Showing papers by "Gérard Duc published in 2002"

Shoot control of root development and nodulation is mediated by a receptor-like kinase

Abstract: In legumes, root nodule organogenesis is activated in response to morphogenic lipochitin oligosaccharides that are synthesized by bacteria, commonly known as rhizobia. Successful symbiotic interaction results in the formation of highly specialized organs called root nodules, which provide a unique environment for symbiotic nitrogen fixation. In wild-type plants the number of nodules is regulated by a signalling mechanism integrating environmental and developmental cues to arrest most rhizobial infections within the susceptible zone of the root. Furthermore, a feedback mechanism controls the temporal and spatial susceptibility to infection of the root system. This mechanism is referred to as autoregulation of nodulation, as earlier nodulation events inhibit nodulation of younger root tissues. Lotus japonicus plants homozygous for a mutation in the hypernodulation aberrant root (har1) locus escape this regulation and form an excessive number of nodules. Here we report the molecular cloning and expression analysis of the HAR1 gene and the pea orthologue, Pisum sativum, SYM29. HAR1 encodes a putative serine/threonine receptor kinase, which is required for shoot-controlled regulation of root growth, nodule number, and for nitrate sensitivity of symbiotic development.

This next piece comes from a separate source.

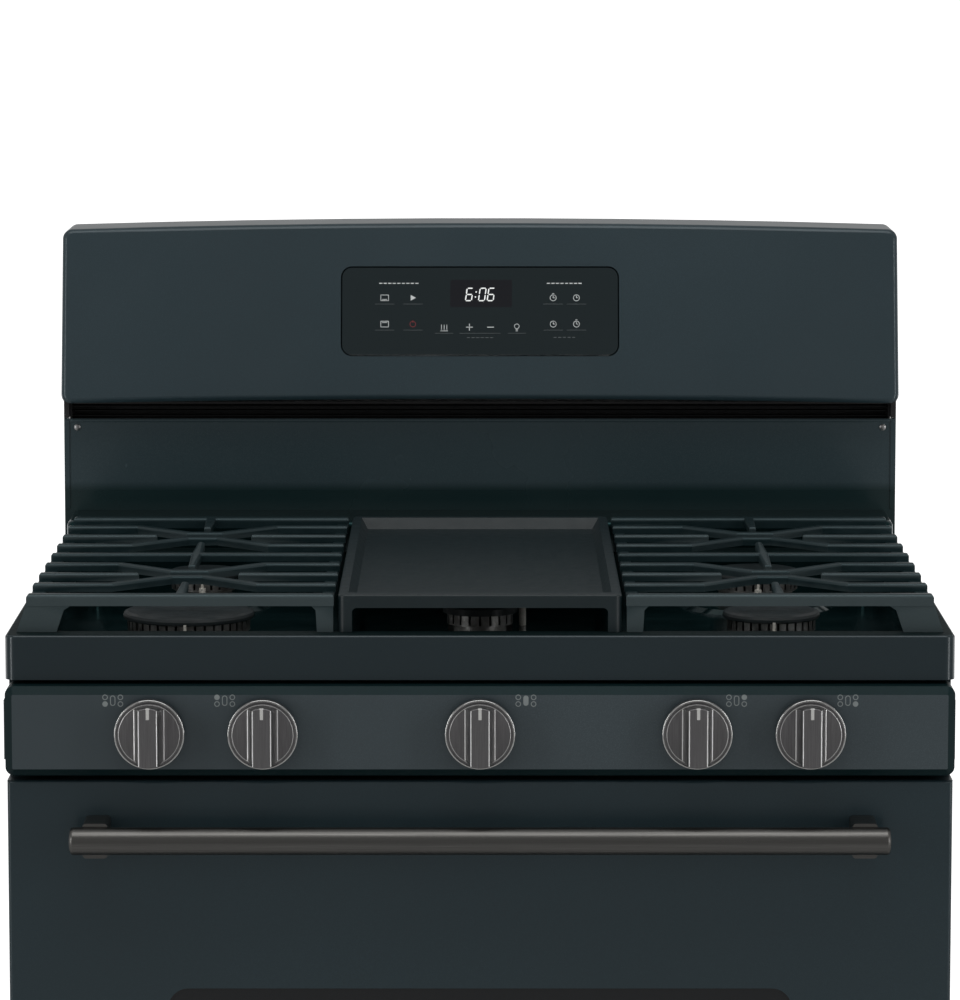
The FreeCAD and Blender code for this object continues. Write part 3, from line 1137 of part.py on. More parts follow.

Combinatorial variation in coding and promoter sequences of genes at the Tri locus in Pisum sativum accounts for variation in trypsin inhibitor activity in seeds.

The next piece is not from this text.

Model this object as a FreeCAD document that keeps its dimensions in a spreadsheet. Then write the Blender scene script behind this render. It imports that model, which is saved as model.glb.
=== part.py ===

Abstract: Cultivars of Pisum sativum that differ with respect to the quantitative expression of trypsin/chymotrypsin inhibitor proteins in seeds have been examined in terms of the structure of the corresponding genes. The patterns of divergence in the promoter and coding sequences are described, and the divergence among these exploited for the development of facile DNA-based assays to distinguish genotypes. Quantitative effects on gene expression may be attributed to the overall gene complement and to particular promoter/coding sequence combinations, as well as to the existence of distinct active-site variants that ultimately influence protein activity. Electronic supplementary material to this paper can be obtained by using the Springer LINK server located at http://dx.doi.org/10.1007/s00438-002-0667-4.

Mapping of the nodulation loci sym9 and sym10 of pea (Pisum sativum L.)

Abstract: Several mutants defective in the nodulation process during rhizobial or endomycorrhizal endosymbiosis of pea have been identified previously. We have integrated the map positions of two such nodulation mutations, sym9 and sym10, into the molecular map of pea by applying molecular-marker techniques combined with bulked segregant analysis (BSA). Lines P2 and P54 were found to carry alleles of sym9, line P56 carried an allele of sym10. F2 populations were derived from crosses of P2, P54 and P56, to JI281 and JI15, two of the parental lines that have been used previously to generate a molecular map of pea. sym9 was located on linkage group IV by AFLP-BSA analysis and subsequently mapped by RFLP in both F2 populations, P2 × JI281 and P54 × JI281. RFLP-BSA analysis was applied to assign sym10 to linkage group I. The RFLP marker locus, chs2, co-segregates with sym10 in the F2 population of P56 × JI15.